**Set problem:** All of the data below must be repeated exactly.
═════ Data
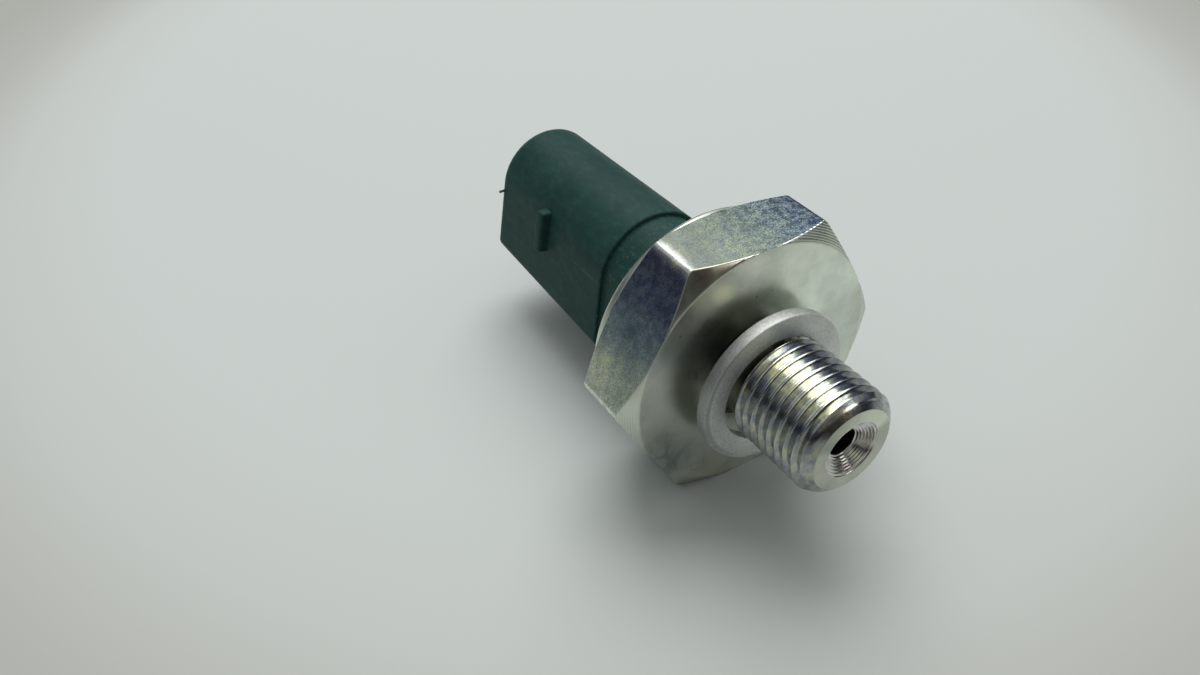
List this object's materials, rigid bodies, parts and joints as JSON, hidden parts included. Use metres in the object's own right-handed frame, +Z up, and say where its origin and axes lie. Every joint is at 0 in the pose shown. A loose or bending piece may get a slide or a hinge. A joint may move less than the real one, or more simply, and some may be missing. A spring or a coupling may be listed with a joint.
{
  "type": "oil pressure switch",
  "caption": "Screw-in oil pressure switch: plated hexagon body with a threaded, drilled stub and loose sealing washer, and a moulded connector held by a crimped rim.",
  "frame": {"origin": "where the thread's axis crosses the sealing plane, the front face of the loose washer", "axes": "-Y out of the threaded end, +Y out of the connector's mouth, +Z up, the hexagon lying on its lowest flat"},
  "size_m": [0.0276, 0.0485, 0.024],
  "materials": {
    "zinc_plated_steel": "bright zinc plating, passivated, with blue, violet and yellow-green interference colours",
    "washer_aluminium": "matte, stamped, with a burnished rim",
    "green_plastic": "dark blue-green glass-filled nylon with a fine satin grain",
    "black_rubber": "matte",
    "amber_film": "polyimide film, smooth",
    "plain_steel": "stamped and turned",
    "spring_steel": "drawn wire",
    "white_plastic": "natural, unfilled",
    "plain_brass": "turned and stamped",
    "tinned_brass": "stamped, matte tin plating",
    "black_resin": "poured, glossy"
  },
  "bodies": {
    "body": {"hex_body": "zinc_plated_steel", "sealing_washer": "washer_aluminium", "diaphragm_seal": "black_rubber", "diaphragm_film_oil_side": "amber_film", "diaphragm_film_dry_side": "amber_film", "contact_plate": "plain_steel", "calibration_spring": "spring_steel", "spring_cap": "plain_brass", "adjusting_screw": "plain_brass", "threaded_insert": "plain_brass", "terminal_blade": "tinned_brass", "connector_housing": "green_plastic", "housing_seal": "black_rubber", "sealing_compound": "black_resin"},
    "switching_parts": {"plunger": "white_plastic", "contact_disc": "plain_brass"}
  },
  "joints": [
    {"name": "plunger_slide", "type": "slide", "parent": "body", "child": "switching_parts", "axis": [0, 1, 0], "range_m": [0, 0.0005], "stiffness_N_per_m": 1000, "springref_m": -0.005, "deforming": ["calibration_spring"]}
  ]
}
══════════
**Solution to this task:**
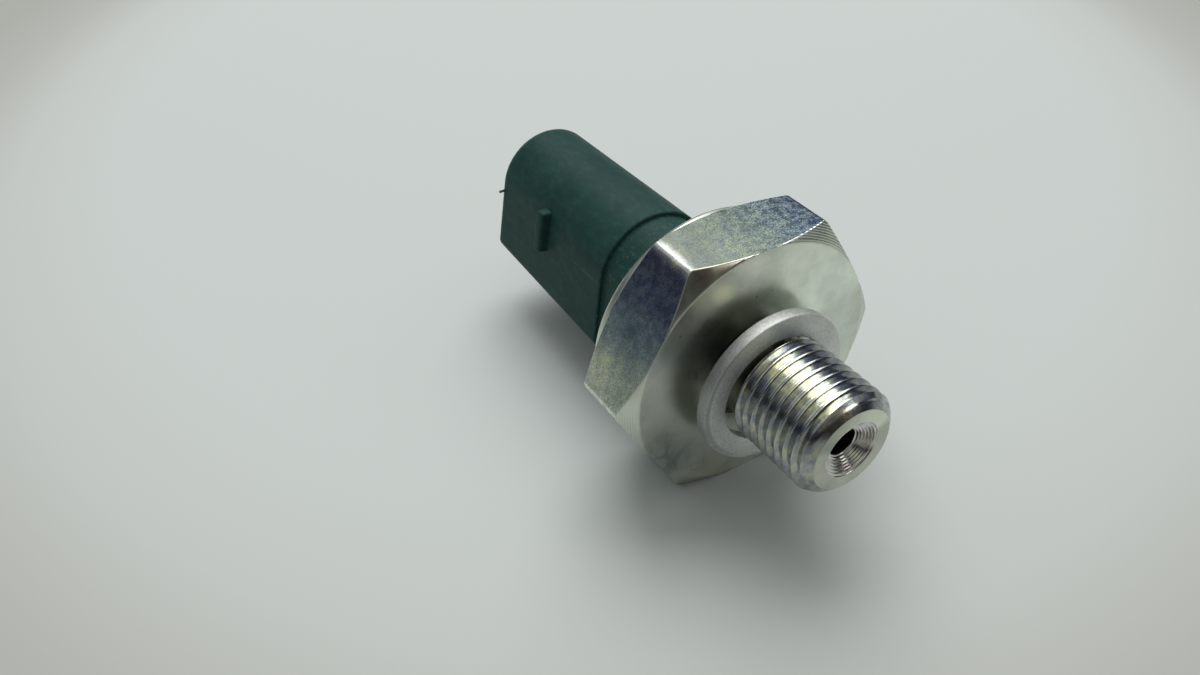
List this object's materials, rigid bodies, parts and joints as JSON, hidden parts included. Use metres in the object's own right-handed frame, +Z up, and say where its origin and axes lie. Every joint is at 0 in the pose shown. A loose or bending piece may get a slide or a hinge. A joint may move less than the real one, or more simply, and some may be missing. A spring or a coupling may be listed with a joint.
{
  "type": "oil pressure switch",
  "caption": "Screw-in oil pressure switch: plated hexagon body with a threaded, drilled stub and loose sealing washer, and a moulded connector held by a crimped rim.",
  "frame": {"origin": "where the thread's axis crosses the sealing plane, the front face of the loose washer", "axes": "-Y out of the threaded end, +Y out of the connector's mouth, +Z up, the hexagon lying on its lowest flat"},
  "size_m": [0.0276, 0.0485, 0.024],
  "materials": {
    "zinc_plated_steel": "bright zinc plating, passivated, with blue, violet and yellow-green interference colours",
    "washer_aluminium": "matte, stamped, with a burnished rim",
    "green_plastic": "dark blue-green glass-filled nylon with a fine satin grain",
    "black_rubber": "matte",
    "amber_film": "polyimide film, smooth",
    "plain_steel": "stamped and turned",
    "spring_steel": "drawn wire",
    "white_plastic": "natural, unfilled",
    "plain_brass": "turned and stamped",
    "tinned_brass": "stamped, matte tin plating",
    "black_resin": "poured, glossy"
  },
  "bodies": {
    "body": {"hex_body": "zinc_plated_steel", "sealing_washer": "washer_aluminium", "diaphragm_seal": "black_rubber", "diaphragm_film_oil_side": "amber_film", "diaphragm_film_dry_side": "amber_film", "contact_plate": "plain_steel", "calibration_spring": "spring_steel", "spring_cap": "plain_brass", "adjusting_screw": "plain_brass", "threaded_insert": "plain_brass", "terminal_blade": "tinned_brass", "connector_housing": "green_plastic", "housing_seal": "black_rubber", "sealing_compound": "black_resin"},
    "switching_parts": {"plunger": "white_plastic", "contact_disc": "plain_brass"}
  },
  "joints": [
    {"name": "plunger_slide", "type": "slide", "parent": "body", "child": "switching_parts", "axis": [0, 1, 0], "range_m": [0, 0.0005], "stiffness_N_per_m": 1000, "springref_m": -0.005, "deforming": ["calibration_spring"]}
  ]
}